Les deux autres symphonies enregistrées précédemment sont globalement interprétées dans un tempo encore plus vif en comparaison. Nulle sécheresse cependant, tant Huss parvient à rester fluide dans l’urgence donnée aux contre-champs nerveux. On notera dans le Menuet de la Vingt-et-unième (1772) la mise en valeur des cors, puissants et surprenants, à la manière d’Harnoncourt (dans la fameuse Trente-unième de Haydn par exemple).


Globalement, on ne s’ennuie guère avec ce chef qui parvient à un équilibre étonnant entre attaques sèches et expression des couleurs de son ensemble, de bonne qualité, où l’on retrouve le vétéran Simon Standage au premier violon (tout comme à l’Orchestre Orfeo de Budapest). Un très beau disque pour découvrir ou redécouvrir ces œuvres du premier Mozart.

vendredi 9 décembre 2016

Concert de l'Orchestre national de France - David Afkham - Auditorium de la Maison de la Radio - 08/12/2016

David Afkham
C’est à un superbe programme de musique anglaise et française de la première moitié du XXe siècle que nous convie à la Maison de la radio le jeune chef David Afkham (né en 1983), régulièrement invité par l’Orchestre national de France (voir notamment en 2015). On pourra noter la place prépondérante donnée à l’élément marin dans les pièces ici réunies (seul le Concerto d’Elgar dénotant quelque peu), source d’inspiration pour le courant impressionniste musical dominé par Debussy. Il revient à Ravel d’ouvrir la soirée avec Une barque sur l’océan, pièce brève orchestrée en 1906 à partir de l’original pour piano extrait du recueil Miroirs – seul Alborada del gracioso aura également cet honneur. Le chef allemand fait valoir son souci habituel des textures allégées, admirablement porté par la souplesse des transitions et l’importance égale donnée aux pupitres: ici, le fondu domine en une suite d’ambiances un rien statique mais délicatement évocatrice.

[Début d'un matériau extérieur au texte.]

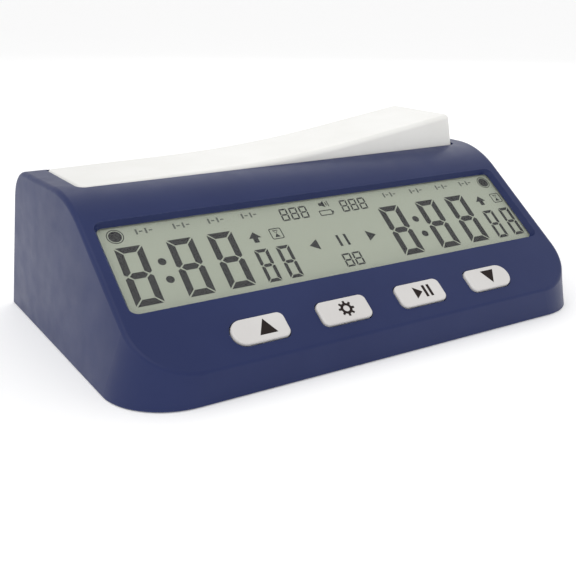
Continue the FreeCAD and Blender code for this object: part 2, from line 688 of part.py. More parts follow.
def rocker():
    """A hollow bar with two rising wings, level about its pivot and then tipped to rest."""
    body = new_body("rocker", PIVOT)
    outline = new_sketch(body, "XZ_Plane")
    rocker_outline(outline)
    pad(body, outline, "rocker_depth", midplane=True)
    reach = value("rocker_top_half")
    half = value("rocker_depth") / 2
    fillet(body, lambda e: abs(abs(middle(e).y) - half) < 0.01 and abs(middle(e).x) > reach,
           "rocker_corner")
    ridge = value("rocker_vertex")
    fillet(body, lambda e: abs(abs(middle(e).y) - half) < 0.01 and middle(e).z > ridge - 2
           and abs(middle(e).x) < reach - 3, "rocker_edge")
    floor = value("rocker_base")
    shell(body, lambda f: abs(f.CenterOfMass.z - floor) < 0.01, "rocker_wall")

    add_bar(body, "-hub_half", "hub_half", "-hub_length / 2", "hub_length / 2", "-4",
            "rocker_vertex + 0.2")
    for side in ("-presser_x", "presser_x"):
        add_bar(body, "%s - presser_side / 2" % side, "%s + presser_side / 2" % side,
                "-presser_side / 2", "presser_side / 2", "presser_low", "rocker_vertex + 0.2")
    bore = new_sketch(body, "XZ_Plane")
    circle(bore, "0", "0", "pin_radius + pin_fit")
    pocket(body, bore, "rocker_depth - 4", midplane=True)
    return body


def pivot_pin():
    body = new_body("rocker_pivot_pin", Placement(PIVOT.Base, Rotation()))
    outline = new_sketch(body, "XZ_Plane")
    circle(outline, "0", "0", "pin_radius")
    pad(body, outline, "hub_length + 2 * ear_gap + 2 * ear_thick + 1", midplane=True)
    fillet(body, lambda e: e.Curve.TypeId == "Part::GeomCircle", "0.3")


def cradle():
    """A stand on the base: a foot, two ears that hold the pin, and a shelf for the switches."""
    body = new_body("rocker_cradle")
    near = "pivot_y - hub_length / 2 - ear_gap"
    far = "pivot_y + hub_length / 2 + ear_gap"
    add_bar(body, "-cradle_half", "cradle_half", "%s - ear_thick" % near, "%s + ear_thick" % far,
            "base_high", "base_high + 2.5")
    for low, high in (("%s - ear_thick" % near, near), (far, "%s + ear_thick" % far)):
        ear = new_sketch(body, "XZ_Plane", Placement(Vector(0, 0, -value(high)), Rotation()))
        polygon(ear, [("-cradle_half", "base_high + 1"), ("cradle_half", "base_high + 1"),
                      ("cradle_half", "%s" % SHELF_TOP), ("ear_half", "pivot_z + 1"),
                      ("ear_half", "pivot_z + 3.5"), ("-ear_half", "pivot_z + 3.5"),
                      ("-ear_half", "pivot_z + 1"), ("-cradle_half", "%s" % SHELF_TOP)])
        pad(body, ear, "ear_thick")
    add_bar(body, "-cradle_half", "cradle_half", near, far, "shelf_z", SHELF_TOP)
    bore = new_sketch(body, "XZ_Plane", Placement(Vector(0, 0, -value("pivot_y")), Rotation()))
    circle(bore, "0", "pivot_z", "pin_radius")
    pocket(body, bore, "40", midplane=True)
    cut_holes(body, CRADLE_SCREWS, "screw_radius + 0.2", "base_high - 1", "base_high + 5")
    screws("cradle_screws", CRADLE_SCREWS, "base_high + 2.5", 1.4, 4.3, turned=True)
    return body


def rocker_switches():
    """One plunger switch under each side of the rocker, on a small board on the cradle."""
    bar("switch_board", None, "-13", "13", "pivot_y - 7", "pivot_y + 7", SHELF_TOP, SWITCH_BASE)
    tilt = math.radians(value("tilt_deg"))
    for name, sign in (("left", -1), ("right", 1)):
        centre = "%d * presser_x" % sign
        case = bar(name + "_switch", None, "%s - switch_side / 2" % centre,
                   "%s + switch_side / 2" % centre, "pivot_y - switch_side / 2",
                   "pivot_y + switch_side / 2", SWITCH_BASE, "%s + switch_high" % SWITCH_BASE)
        fillet(case, lambda e: runs_along(e, Z_AXIS), "0.7")
        cut_holes(case, [(centre, "pivot_y")], "plunger_radius + 0.15", "%s + 1.5" % SWITCH_BASE,
                  "%s + 20" % SWITCH_BASE)
        # The presser's lowest corner at rest sets how high its plunger stands.
        lift = sign * value("presser_x") * math.sin(tilt)
        lean = value("presser_side") / 2 * math.sin(tilt)
        face = value("pivot_z + presser_low") + lift - lean
        plunger = new_body(name + "_plunger")
        add_posts(plunger, [(centre, "pivot_y")], "plunger_radius", "%s + 3.3" % SWITCH_BASE,
                  "%g - plunger_gap" % face)


def rocker_bumpers():
    """Rubber blocks under the two ends of the rocker, on the bay's roof and on the post."""
    foot = value("%s + bay_wall" % BAY_ROOF)
    low_end = PIVOT.multVec(Vector(-value("rocker_top_half"), 0, value("rocker_base")))
    shapes = []
    for near in (-65.5, 60.5):
        corner = Vector(near, value("pivot_y") - 4, foot)
        block = Part.makeBox(5, 8, low_end.z - 0.4 - foot, corner)
        shapes.append(block.makeFillet(0.5, [e for e in block.Edges if runs_along(e, Z_AXIS)]))
    group("rocker_bumpers", shapes)


# ---------------------------------------------------------------- power

def battery():
    body = new_body("battery_cell")
    outline = new_sketch(body, "YZ_Plane", Placement(Vector(0, 0, value("cell_x")), Rotation()))
    circle(outline, "cell_y", CELL_Z, "cell_radius")
    pad(body, outline, "cell_length - 2", midplane=True)
    fillet(body, lambda e: e.Curve.TypeId == "Part::GeomCircle", "0.8")
    nub = new_sketch(body, "YZ_Plane",
                     Placement(Vector(0, 0, value("cell_x + cell_length / 2 - 1.2")), Rotation()))
    circle(nub, "cell_y", CELL_Z, "2.75")
    pad(body, nub, "1.2")


def battery_contacts():
    """Bent strips at the two ends of the bay: each has a tail that goes up through the slot."""
    strip = 0.4
    height = value(CELL_Z)
    for label, side, sign in (("positive_contact", BAY_RIGHT, -1), ("negative_contact", BAY_LEFT, 1)):
        wall_x = value(side)
        bulge = 1.4 if sign < 0 else 2.4
        body = new_body(label)
        outline = new_sketch(body, "XZ_Plane",
                             Placement(Vector(0, 0, -value("cell_y")), Rotation()))
        near = wall_x + sign * 0.15
        crest = wall_x + sign * bulge
        corners = contact_outline(near, crest, sign, strip, height)
        polygon(outline, [("%g" % x, "%g" % z) for x, z in corners])
        pad(body, outline, "1.8", midplane=True)


def contact_outline(near, crest, sign, strip, height):
    """Up the wall's face, out to the crest that touches the cell, back, and out by the slot."""
    out = sign * strip
    return [
        (near, height - 6), (near + out, height - 6), (crest + out / 2, height),
        (near + out, height + 5.2 + strip), (near - 8 * out, height + 5.2 + strip),
        (near - 8 * out, height + 5.2), (near, height + 5.2), (crest - out / 2, height),
    ]


def power_switch():
    bar("power_switch", None, "38", "51", "19.5", "25.5", "base_high", "base_high + 4")
    slider = bar("power_slider", None, "39.5", "45", "20.6", "24.4", "base_low + 0.3",
                 "base_high - 0.1")
    for step in range(3):
        near = "%g" % (40.6 + 1.3 * step)
        cut_bar(slider, near, "%s + 0.6" % near, "20", "25", "base_low - 1", "base_low + 0.7")


def build():
    upper_housing()
    base_cover()
    battery_door()
    screws("base_screws", BASE_BOSSES, "base_low + 1.25", 1.2, 8.5)
    rubber_feet()
    display_stack()
    main_board()
    buzzer()
    for label, (left, right) in KEYS.items():
        key(label, left, right)
    key_switches()
    rocker()
    pivot_pin()
    cradle()
    rocker_switches()
    rocker_bumpers()
    battery()
    battery_contacts()
    power_switch()


def check():
    doc.recompute()
    for item in doc.Objects:
        if "Invalid" in item.State or "Error" in item.State:
            raise RuntimeError("%s failed: %s" % (item.Name, item.State))
    for part in PARTS:
        if part.Shape.isNull() or not part.Shape.isValid():
            raise RuntimeError("%s has no valid shape" % part.Label)


build()
check()
os.makedirs("parts", exist_ok=True)
for part in PARTS:
    part.Shape.exportStep("parts/%s.step" % part.Label)
    box = part.Shape.BoundBox
    print("%-18s %2d solid(s) %8.1f mm3  x %.2f..%.2f  y %.2f..%.2f  z %.2f..%.2f" % (
        part.Label, len(part.Shape.Solids), part.Shape.Volume,
        box.XMin, box.XMax, box.YMin, box.YMax, box.ZMin, box.ZMax))
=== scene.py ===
import math

import bmesh
import bpy
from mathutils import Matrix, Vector


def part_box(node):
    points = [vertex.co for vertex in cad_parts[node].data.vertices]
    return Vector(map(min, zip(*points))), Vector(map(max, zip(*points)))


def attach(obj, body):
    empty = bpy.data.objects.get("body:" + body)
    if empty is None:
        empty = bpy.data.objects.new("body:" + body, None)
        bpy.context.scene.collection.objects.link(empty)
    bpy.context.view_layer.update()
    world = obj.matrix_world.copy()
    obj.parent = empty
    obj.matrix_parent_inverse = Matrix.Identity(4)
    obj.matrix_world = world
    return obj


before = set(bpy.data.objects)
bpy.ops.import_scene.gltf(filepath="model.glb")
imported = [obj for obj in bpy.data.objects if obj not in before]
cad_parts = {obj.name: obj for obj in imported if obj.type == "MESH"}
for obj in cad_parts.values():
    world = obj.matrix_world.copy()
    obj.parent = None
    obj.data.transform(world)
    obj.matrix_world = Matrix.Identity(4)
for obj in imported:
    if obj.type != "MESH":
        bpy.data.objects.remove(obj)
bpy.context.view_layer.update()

# The chess clock's looks. Metres, in the CAD frame. The "face frame" used below lies on the
# sloping face: u runs along +X, v climbs the slope from the front crease, n points out of the face.

MM = 0.001
SLOPE = math.radians(36.3)
CREASE = Vector((0, -49.5, 8.8)) * MM
U = Vector((1, 0, 0))
V = Vector((0, math.cos(SLOPE), math.sin(SLOPE)))
N = Vector((0, -math.sin(SLOPE), math.cos(SLOPE)))
LCD_DEPTH = -2.25
READINGS_SHIFT = (-1.1, -0.95)
PLAYER_PITCH = 84.4
KEY_TOP = 0.8

# The four sizes of digit on the display, in millimetres.
LARGE_DIGIT = dict(width=7.6, height=18.8, stroke=1.95, gap=0.34)
SMALL_DIGIT = dict(width=4.25, height=11.2, stroke=1.05, gap=0.24)
COUNTER_DIGIT = dict(width=2.6, height=4.5, stroke=0.5, gap=0.14, lean=0.06)
MODE_DIGIT = dict(width=2.9, height=4.7, stroke=0.55, gap=0.14)


# ---------------------------------------------------------------- materials

class Nodes:
    """A small helper that builds one material's node tree around a Principled shader."""

    def __init__(self, name):
        self.material = bpy.data.materials.new(name)
        self.material.use_nodes = True
        self.tree = self.material.node_tree
        self.shader = self.tree.nodes["Principled BSDF"]
        self.coords = self.tree.nodes.new("ShaderNodeTexCoord")

    def add(self, kind, **settings):
        node = self.tree.nodes.new(kind)
        for name, setting in settings.items():
            setattr(node, name, setting)
        return node

    def link(self, start, end):
        self.tree.links.new(start, end)

    def set(self, **sockets):
        for name, number in sockets.items():
            self.shader.inputs[name.replace("_", " ")].default_value = number

    def noise(self, scale, detail=3.0, roughness=0.5, stretch=None):
        node = self.add("ShaderNodeTexNoise")
        node.inputs["Scale"].default_value = scale
        node.inputs["Detail"].default_value = detail
        node.inputs["Roughness"].default_value = roughness
        source = self.coords.outputs["Object"]
        if stretch:
            mapping = self.add("ShaderNodeMapping")
            mapping.inputs["Scale"].default_value = stretch
            self.link(source, mapping.inputs["Vector"])
            source = mapping.outputs["Vector"]
        self.link(source, node.inputs["Vector"])
        return node.outputs["Fac"]

    def ramp(self, source, low, high, start, end):
        """Remap a 0..1 value to start..end between two thresholds."""
        node = self.add("ShaderNodeMapRange")
        for name, number in (("From Min", low), ("From Max", high), ("To Min", start),
                             ("To Max", end)):
            node.inputs[name].default_value = number
        self.link(source, node.inputs["Value"])
        return node.outputs["Result"]

    def blend_colours(self, factor, first, second):
        node = self.add("ShaderNodeMix", data_type="RGBA")
        self.link(factor, node.inputs["Factor"])
        for socket, colour in (("A", first), ("B", second)):
            target = next(item for item in node.inputs
                          if item.name == socket and item.type == "RGBA")
            if isinstance(colour, tuple):
                target.default_value = (*colour, 1)
            else:
                self.link(colour, target)
        return next(item for item in node.outputs if item.type == "RGBA")

    def bump(self, height, strength, distance):
        node = self.add("ShaderNodeBump")
        node.inputs["Strength"].default_value = strength
        node.inputs["Distance"].default_value = distance
        self.link(height, node.inputs["Height"])
        return node.outputs["Normal"]

    def edge_mask(self, radius):
        """1 on sharp edges and corners, 0 on flats: how far a bevelled normal leans away."""
        bevel = self.add("ShaderNodeBevel", samples=4)
        bevel.inputs["Radius"].default_value = radius
        geometry = self.add("ShaderNodeNewGeometry")
        dot = self.add("ShaderNodeVectorMath", operation="DOT_PRODUCT")
        self.link(bevel.outputs["Normal"], dot.inputs[0])
        self.link(geometry.outputs["Normal"], dot.inputs[1])
        return self.ramp(dot.outputs["Value"], 0.75, 0.99, 1.0, 0.0)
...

Déjà entendue en début d’année avec le Philharmonique de Radio France, la violoncelliste Sol Gabetta (née en 1981) semble former un couple idéal avec Afkham: pas seulement en raison de leurs ravissants minois respectifs, mais bien plutôt pour cette entente artistique évidente qui imprime d’emblée une aura de concentration autour du Concerto pour violoncelle d’Elgar. L’Argentine épouse en effet le geste mesuré et subtil d’Afkham par la grâce toute de probité et de précision qui est la marque de son style. On pourra évidemment décrier son manque évident de puissance, qu’elle ne cherche cependant en rien à cacher, jouant davantage sur l’évocation et la poésie, à rebours de versions plus spectaculaires bien connues telle que celles de Jacqueline du Pré (avec Barenboim ou Barbirolli). Afkham s’évertue à ne jamais couvrir sa soliste, tout en faisant valoir son sens de la respiration harmonieux en un tempo mesuré. Très étagée, sa direction évite tout vibrato pour privilégier une lecture probe à l’émotion pudique. En bis, Sol Gabetta et le pupitre des violoncelles s’emparent du charmant Chant des oiseaux de Pablo Casals, achevant de recueillir l’approbation d’une salle quasi comble.

Sol Gabetta
Après l’entracte, l’allégement des textures voulu par Afkham réussit moins aux quatre mouvements symphoniques extraits du Peter Grimes de Britten, l’orchestration déjà raréfiée du compositeur anglais supportant mal cette radiographie imposée. Aucun climat de mystère n’entoure les premières notes de l’«Aube», tandis que la page suivante, «Dimanche matin», avance en un geste vif évitant tout sentimentalisme. Globalement, on retrouve ici certains tics de direction contemporains, où l’on ralentit les mouvements lents à l’extrême pour accélérer plus encore, en contraste, les passages rapides. Le «Clair de lune» n’évite pas ce parti pris et s’enfonce dans un immobilisme plat et sans intensité. Le tout dernier mouvement s’avère plus réussi, avec une nette propension à privilégier les graves autour d’une lecture verticale, presque sauvage, refusant tout lyrisme sur la fin.


Mis en difficultés par les intentions d’Afkham, les cuivres et les cors se rattrapent dans La Mer de Debussy, il est vrai aidés par leur meilleure connaissance de cette œuvre emblématique du répertoire français. Après un début hésitant où le chef allemand refuse une fois encore toute lecture narrative, son geste convainc davantage par les détails révélés, tandis que les attaques souples offrent des contours inattendus aux oppositions entre les pupitres, moins marquées qu’à l’habitude. On retiendra encore le solo hypnotisant du cor anglais du toujours excellent Laurent Decker, tout en insistant sur la meilleure maîtrise d’Afkham dès lors qu’il s’agit de «déromantiser» une œuvre: La Mer, sans doute, possède encore certains échos du wagnérisme et du franckisme pour permettre ce dégraissage toujours intellectuellement intéressant, à défaut de nous emporter physiquement.